I don't think we need to support anything older than 2.26 or 2.27 and maybe not even that. People struggle with this project even using binutils in the first place so the less they have to deal with it, the better, I guess.
I got some more info on why our workaround could be potentially more hazardous than I expected; see https://github.com/openssl/openssl/issues/27049#issuecomment-2722605271, which I'll quote here:
Since this would block -Wa,-msse2avx when building for x86-64-v3 baseline, I think this could also affect future APX baseline builds.
Why? In the ring workaround, we only convert the instructions that use YMM and ZMM to
.byteencoding; we don't touch the ones that use XMM registers. So I would expectmsse2avxto be a no-op for this? Unless it is also removingvzeroupper, which would be extremely dangerous for it to do.
In general, we need to see what postprocessing steps are happening over the assembly and which ones are broken by .byte encoding instructions.

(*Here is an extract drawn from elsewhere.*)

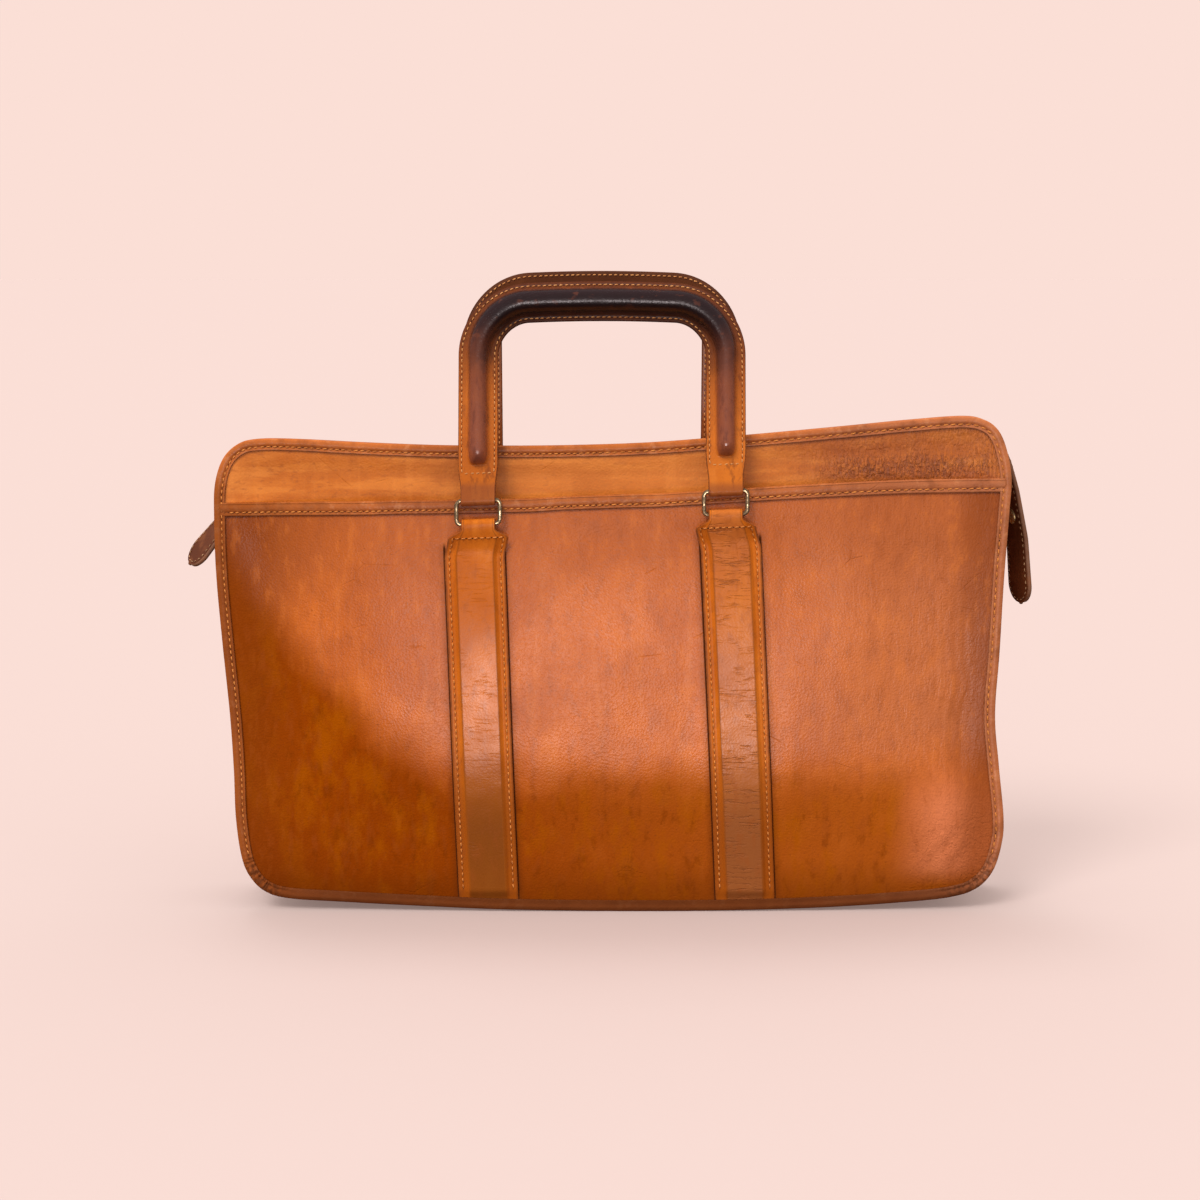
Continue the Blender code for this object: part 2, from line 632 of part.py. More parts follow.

I also see now that GNU as has a syntax for teaching it new instructions; see https://sourceware.org/binutils/docs/as.html#index-insn-directive. I wonder if that could be made to work.
I also see now that GNU as has a syntax for teaching it new instructions; see https://sourceware.org/binutils/docs/as.html#index-insn-directive. I wonder if that could be made to work.
https://sourceware.org/binutils/docs-2.40/as/i386_002dDirectives.html doesn't have it; it seems it was added in 2.41: https://sourceware.org/binutils/docs-2.41/as/i386_002dDirectives.html. Indeed, the release annoucement for 2.41 mentions it: https://lists.gnu.org/archive/html/info-gnu/2023-07/msg00009.html
maybe we can have the build script set an ASSEMBLER_IS_OLD parameter/env var/whatever if the assembler is old?
if the assembler is new, we can use the "objdump-checking" method should make sure we don't introduce any changes in the encoding. Tho this will cause build failures if the encoding ever changes.